Zapins, want to make sure its really fissidens before i do anything (sure looks like it though - same as in Steven's first pics). have a couple of rocks with it growing on it in a small tank now to see what happens. it is all growing emersed on rocks and the gravel/dirt and very small so i want to see if it takes to tanks or not. if it does, and since its already attached to the rocks, adding it to tanks would be a breeze.... I would love to find that small pelia he has in that tank also.


----------



## dhavoc (Mar 17, 2006)

went back and looked again and low and behold mini-pelia and fissiden all over! thats the good news, bad news is it seems the fissiden likes to grow on the dirt "around" the rocks and not so much on them... and what is on rocks is on boulders i would need a back hoe to budge. 

found a couple of small rocks with the mini-pelia so will see how that does in a tank.
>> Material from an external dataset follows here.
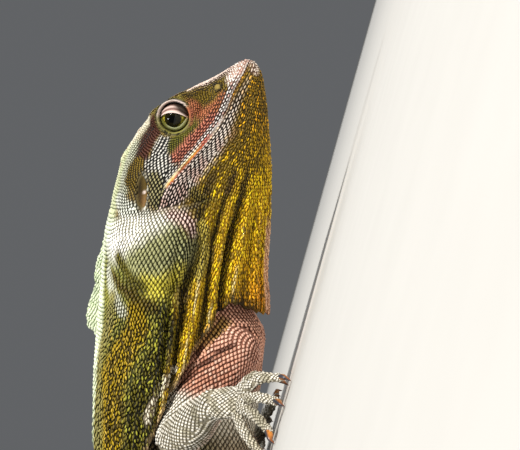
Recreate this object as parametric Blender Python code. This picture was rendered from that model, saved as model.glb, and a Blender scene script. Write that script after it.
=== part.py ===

Zapins, if you want, next time i go (stream is literaly up the street from my house) i can get some clumps of dirt with the fissiden on it and mail it to you, getting those really small (1/8" on average) fronds on another object is going to be your issue, maybe you can throw it on some rocks and hopefully it will grow onto the rock or driftwood from the soil. no charge for the dirt/moss, but you pay the shipping charges. hopefully if others can grow it in quantity in tanks, it wont be so rare/expensive.... pm me if your interested.


----------